Friday, October 1, 2010

Yellow-Rumped Warbler, Chestnut-Sided Warbler & Hairy Woodpecker of the Vermilon River.

Yellow-Rumped Warbler
Rear view of Warbler

Despite the awkward name this illusive bird is a handsome fellow. I got these 2 photos along the east banks of the river. I say illusive because he then took off leaving me with a motion blur for a third photo. Early in the summer I had attempted to get some other photos of him on a trail south of the east track, and failed because the 70-300mm lens was not up to it, and he wasn't coming any closer. To see my equipment list, click on the equipment list in the archives sidebar. These trails will become more familiar to you over time, and even more so when I post some scenery shots to give you some perspective of the area. 

Chestnut-Sided Warbler

The Chestnut-Sided Warbler is apparently a bird that has adapted well to Ontario from neo-tropical areas so says the ROM Bird Guide.
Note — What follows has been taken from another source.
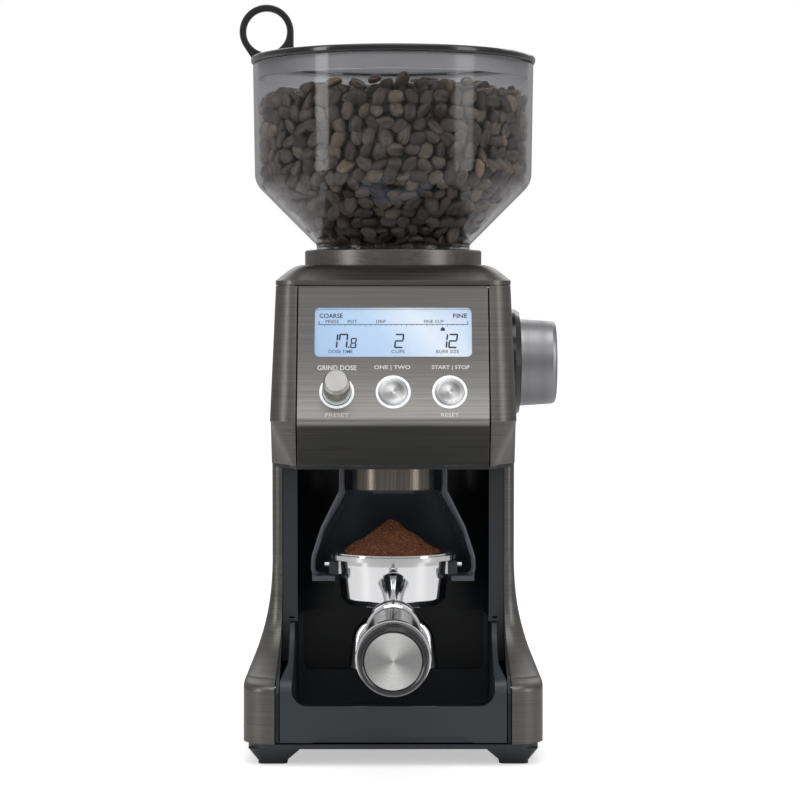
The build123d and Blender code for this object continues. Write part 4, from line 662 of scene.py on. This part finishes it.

I haven't seen many of them and I'm extremely pleased to have this one picture. I don't log where the photos are taken, but I saw this fellow on the trail south of the east track, and continue to look for him.

Hairy Woodpecker

Side View

Hairy Woodpecker
The woodpecker photos were taken a bit north of the east track, an abandoned rail line, which is great for hiking because it runs between wetlands, and gives you some safety with a view of what lies ahead. After all you don't want to walk into a black bear feeding on blueberries.
These woodpeckers are common to the area,and differ from their cousins, the Downey, by a smaller red patch, and a large black beak about the same size as their head.